Discrimination against the poor is also well established (Bedau 7). Approximately ninety percent of those on death row could not afford to hire a lawyer when they were tried. A defendant’s poverty, lack of firm social roots in the community, inadequate legal representation at trial or on appeal-all these have been common factors among death row populations (Bedau 7). It is wrong to kill. It is wrong for these people to have killed in the community, but it is also wrong for the state to premeditate another murder (Bender 141).
Capital punishment is cruel and unusual. It is a relic of the earliest days of penology, when slavery, branding, and other corporal punishments were commonplace (Bedau 2). Opposition to the death penalty does not arise from misplaced sympathy for convicted murderers. On the contrary, murder demonstrates a lack of respect for human life. For this very reason, murder is abhorrent, and any policy of state authorized killings is immoral. Executions gives society the unmistakable message that human life no longer deserves respect when it is useful to take it that homicide is legitimate when deemed justified by pragmatic concerns (Bedau 3). Capital punishment wastes resources.

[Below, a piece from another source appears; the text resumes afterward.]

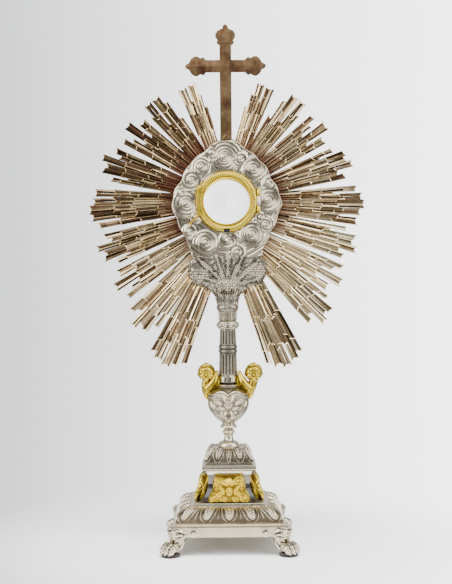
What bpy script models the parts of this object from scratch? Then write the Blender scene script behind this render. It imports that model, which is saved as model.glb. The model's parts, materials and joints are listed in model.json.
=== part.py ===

It squanders the time and energy of courts, prosecuting attorneys, defense counsel, juries, and courtroom and correctional personnel. It unduly burdens the system of criminal justice, and it is therefore counterproductive as an instrument for society’s control of violent crime (Bedau 3). It epitomizes the tragic inefficacy and brutality of the resort to violence rather than reason for the solution of difficult social problems. A decent and humane society does not deliberately kill human beings. An execution is dramatic, public spectacle of official, violent homicide that teaches the permissibility of killing people to solve social problems-the worst possible example to set for society. In conclusion Capital punishment does not deter crime, and the death penalty is uncivilized in theory and unfair and inequitable in practice. We should not think of the motto “An eye for an eye”.
We should make our society a human place, without the use of the death penalty.